> [Recorded data]
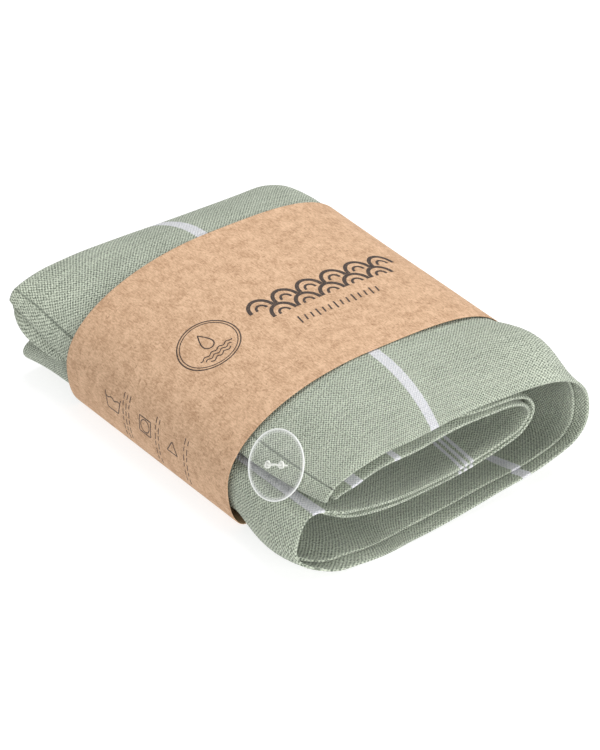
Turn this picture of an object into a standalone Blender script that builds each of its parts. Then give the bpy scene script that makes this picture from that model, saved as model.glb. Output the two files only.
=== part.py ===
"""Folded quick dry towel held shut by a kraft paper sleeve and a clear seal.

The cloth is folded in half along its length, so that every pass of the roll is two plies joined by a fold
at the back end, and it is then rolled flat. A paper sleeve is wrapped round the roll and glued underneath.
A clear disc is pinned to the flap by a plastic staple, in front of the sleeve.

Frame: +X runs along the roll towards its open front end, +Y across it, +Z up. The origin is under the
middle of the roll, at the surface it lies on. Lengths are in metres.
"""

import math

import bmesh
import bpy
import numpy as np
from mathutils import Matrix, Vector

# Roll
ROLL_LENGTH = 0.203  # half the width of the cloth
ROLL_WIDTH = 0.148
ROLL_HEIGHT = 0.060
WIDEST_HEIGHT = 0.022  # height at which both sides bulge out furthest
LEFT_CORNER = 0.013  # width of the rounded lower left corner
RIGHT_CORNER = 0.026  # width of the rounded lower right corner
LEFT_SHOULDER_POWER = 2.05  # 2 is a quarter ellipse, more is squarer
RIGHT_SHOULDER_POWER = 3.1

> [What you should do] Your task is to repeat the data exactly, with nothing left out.

> [Output of the task]
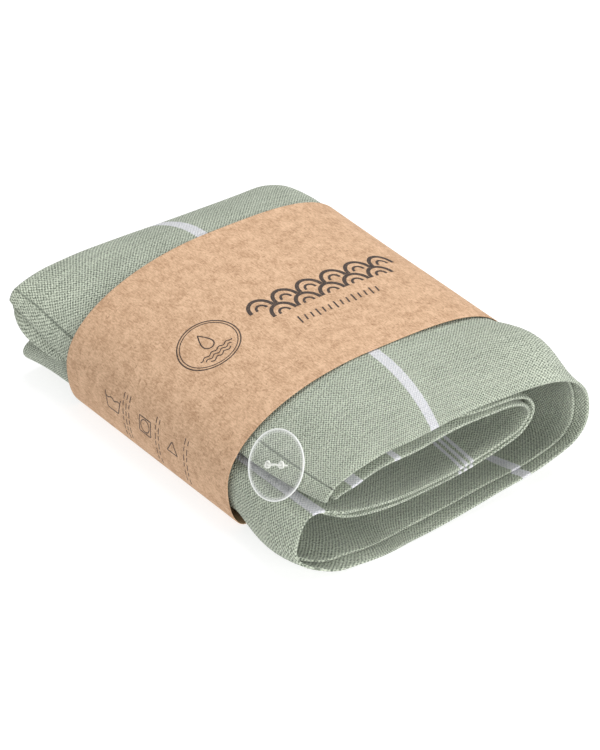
Turn this picture of an object into a standalone Blender script that builds each of its parts. Then give the bpy scene script that makes this picture from that model, saved as model.glb. Output the two files only.
=== part.py ===
"""Folded quick dry towel held shut by a kraft paper sleeve and a clear seal.

The cloth is folded in half along its length, so that every pass of the roll is two plies joined by a fold
at the back end, and it is then rolled flat. A paper sleeve is wrapped round the roll and glued underneath.
A clear disc is pinned to the flap by a plastic staple, in front of the sleeve.

Frame: +X runs along the roll towards its open front end, +Y across it, +Z up. The origin is under the
middle of the roll, at the surface it lies on. Lengths are in metres.
"""

import math

import bmesh
import bpy
import numpy as np
from mathutils import Matrix, Vector

# Roll
ROLL_LENGTH = 0.203  # half the width of the cloth
ROLL_WIDTH = 0.148
ROLL_HEIGHT = 0.060
WIDEST_HEIGHT = 0.022  # height at which both sides bulge out furthest
LEFT_CORNER = 0.013  # width of the rounded lower left corner
RIGHT_CORNER = 0.026  # width of the rounded lower right corner
LEFT_SHOULDER_POWER = 2.05  # 2 is a quarter ellipse, more is squarer
RIGHT_SHOULDER_POWER = 3.1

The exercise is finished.